[DATA PROVIDED]
☆ ☆ ☆ ☆ ☆ ☆ ☆

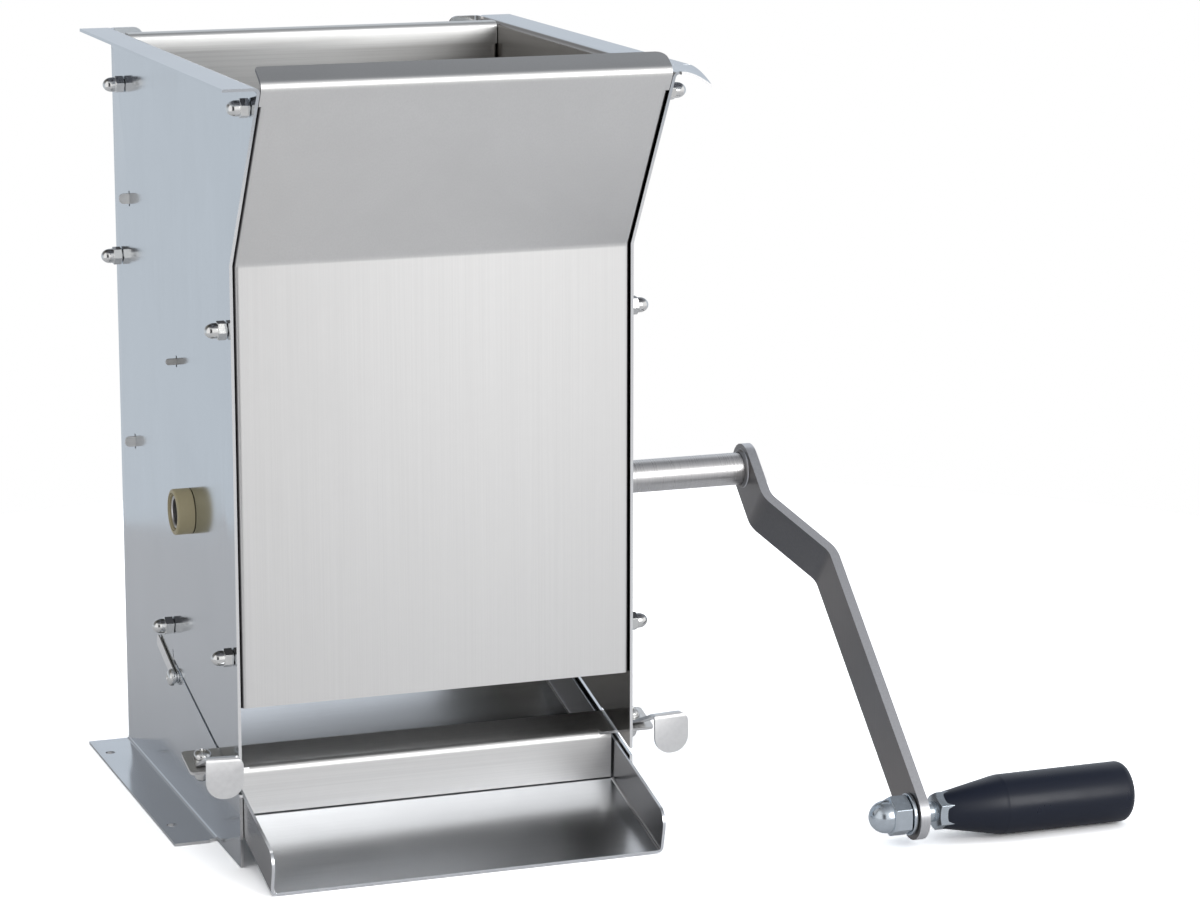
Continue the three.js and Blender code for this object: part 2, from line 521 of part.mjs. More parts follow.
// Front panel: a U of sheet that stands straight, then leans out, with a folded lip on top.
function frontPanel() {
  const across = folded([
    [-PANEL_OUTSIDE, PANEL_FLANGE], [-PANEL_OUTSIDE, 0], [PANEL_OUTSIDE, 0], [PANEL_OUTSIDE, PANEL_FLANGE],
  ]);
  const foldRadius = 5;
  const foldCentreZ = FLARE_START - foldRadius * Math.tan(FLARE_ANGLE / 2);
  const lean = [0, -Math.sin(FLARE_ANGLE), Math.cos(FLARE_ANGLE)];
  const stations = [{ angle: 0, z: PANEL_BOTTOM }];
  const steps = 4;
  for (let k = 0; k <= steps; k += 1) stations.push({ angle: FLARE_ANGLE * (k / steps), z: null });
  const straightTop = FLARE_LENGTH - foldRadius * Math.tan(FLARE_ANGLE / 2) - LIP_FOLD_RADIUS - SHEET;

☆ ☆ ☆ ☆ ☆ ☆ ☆

[YOUR INSTRUCTIONS]
Reproduce the listing in full. Keep it exactly as written.

[EXERCISE SOLUTION]
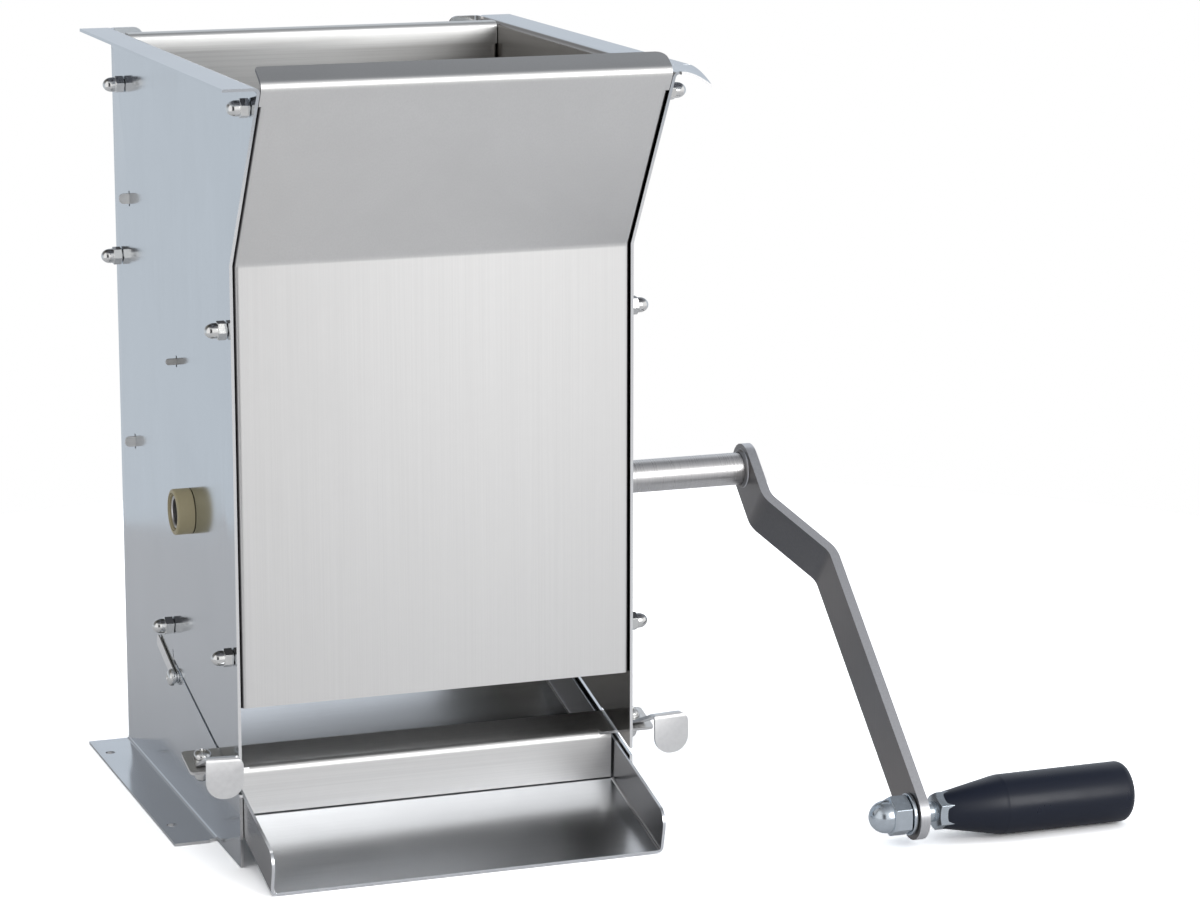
Continue the three.js and Blender code for this object: part 2, from line 521 of part.mjs. More parts follow.
// Front panel: a U of sheet that stands straight, then leans out, with a folded lip on top.
function frontPanel() {
  const across = folded([
    [-PANEL_OUTSIDE, PANEL_FLANGE], [-PANEL_OUTSIDE, 0], [PANEL_OUTSIDE, 0], [PANEL_OUTSIDE, PANEL_FLANGE],
  ]);
  const foldRadius = 5;
  const foldCentreZ = FLARE_START - foldRadius * Math.tan(FLARE_ANGLE / 2);
  const lean = [0, -Math.sin(FLARE_ANGLE), Math.cos(FLARE_ANGLE)];
  const stations = [{ angle: 0, z: PANEL_BOTTOM }];
  const steps = 4;
  for (let k = 0; k <= steps; k += 1) stations.push({ angle: FLARE_ANGLE * (k / steps), z: null });
  const straightTop = FLARE_LENGTH - foldRadius * Math.tan(FLARE_ANGLE / 2) - LIP_FOLD_RADIUS - SHEET;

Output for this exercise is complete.